Sharpsville, PA
U.S. Army – War on Terror
Some high school graduates know exactly what they want to do. David Wallace didn’t. Through the summer after graduating from Sharpsville in 2002, he was exploring his options. Maybe technical school. Maybe the U.S. Marines.
“He came home one Friday,” said his mother, Carol Wallace McKay, “and said he was leaving on Monday. He had joined the Marines.”
David and a friend, Mike Kulka, had decided to sign up on the Marine Corps “buddy program,” through which friends go through boot camp together. That didn’t work out, because they didn’t go in at the same time.
Once he joined, Carol said, David knew he had found his calling. “He became very dedicated,” she said. “It was wonderful for him.”
Sgt. Wallace served two tours of duty in Iraq – from September, 2004, to April, 2005, and from July, 2007, to January, 2008. On November 5, 2008, he left for his final tour in Afghanistan.
There, as a combat engineer with the 2nd Combat Engineer Battalion, part of his job was to locate Improvised Explosive Devices, and to mark or destroy them. He not only did that himself; he also built a training facility to teach others how to do it.
But regardless of how much one knows about IEDs, there always remains the unpredictable element that makes them so dangerous. On January 27, 2009, while Sgt. Wallace was off duty, others from his unit were having problems with their IED sweeper. After he fixed it for them, he voluntarily went out with them in search of IEDs. One exploded, killing him and another Marine, Sgt. Trevor J. Johnson of Forsyth, Montana.
Sgt. Wallace was the first Mercer County soldier to die in Afghanistan in the global war on terror. Besides his mother and his brother Steven, Sgt. Wallace left behind his wife Erica, from Jacksonville, North Carolina, five-year old stepson Landon, and two-year-old daughter Brooklyn.

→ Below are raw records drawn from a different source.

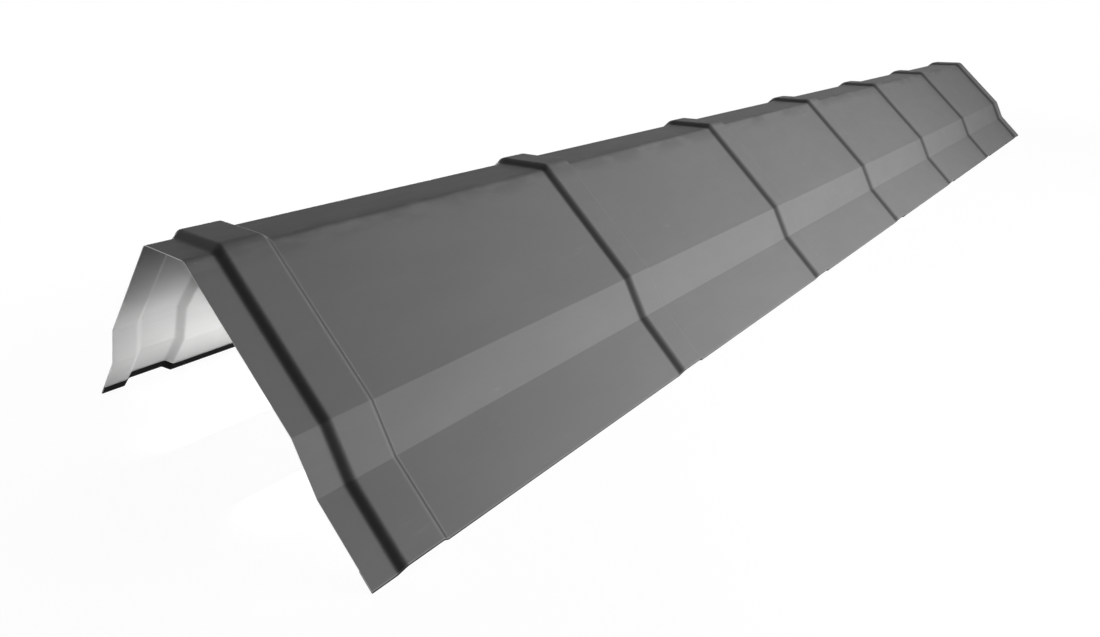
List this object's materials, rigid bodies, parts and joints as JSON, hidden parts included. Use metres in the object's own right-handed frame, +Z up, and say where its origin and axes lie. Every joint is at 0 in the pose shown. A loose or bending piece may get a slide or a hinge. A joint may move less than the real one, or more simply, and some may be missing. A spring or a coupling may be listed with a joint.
{
  "type": "roof ridge cap",
  "caption": "Long bent sheet-metal cap that covers a roof ridge, with raised ribs pressed across it, splayed edge flanges and hemmed edges.",
  "frame": {"origin": "middle of the length, under the ridge line, at the level of the two hemmed edges that the cap stands on", "axes": "+X along the ridge from the near end in the picture to the far one, +Y across to the picture's left side, +Z up"},
  "size_m": [1.9346, 0.3594, 0.1626],
  "materials": {
    "coated_sheet": "matt dark grey coating outside and on the hems, light grey back coat inside"
  },
  "bodies": {
    "root": {"ridge_cap": "coated_sheet"}
  },
  "joints": []
}
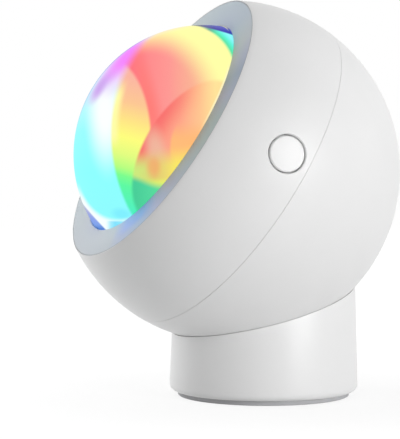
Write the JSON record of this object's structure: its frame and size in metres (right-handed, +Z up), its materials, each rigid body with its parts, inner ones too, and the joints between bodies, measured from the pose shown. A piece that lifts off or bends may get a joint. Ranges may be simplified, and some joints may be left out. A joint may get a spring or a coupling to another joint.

He also left behind what his mother calls his life-long friends: the community of Sharpsville, PA. “Sharpsville has supported us before and after his death,” Carol said.
The community erected a monument to him in Riverside Cemetery, named a bridge after him, and wrote many personal tributes to him on a Facebook page, “In honor of Sgt. David Wallace.”
For his valor, Sgt. Wallace was awarded a Bronze Star, but that probably means less than the honors given to him by those who knew him personally.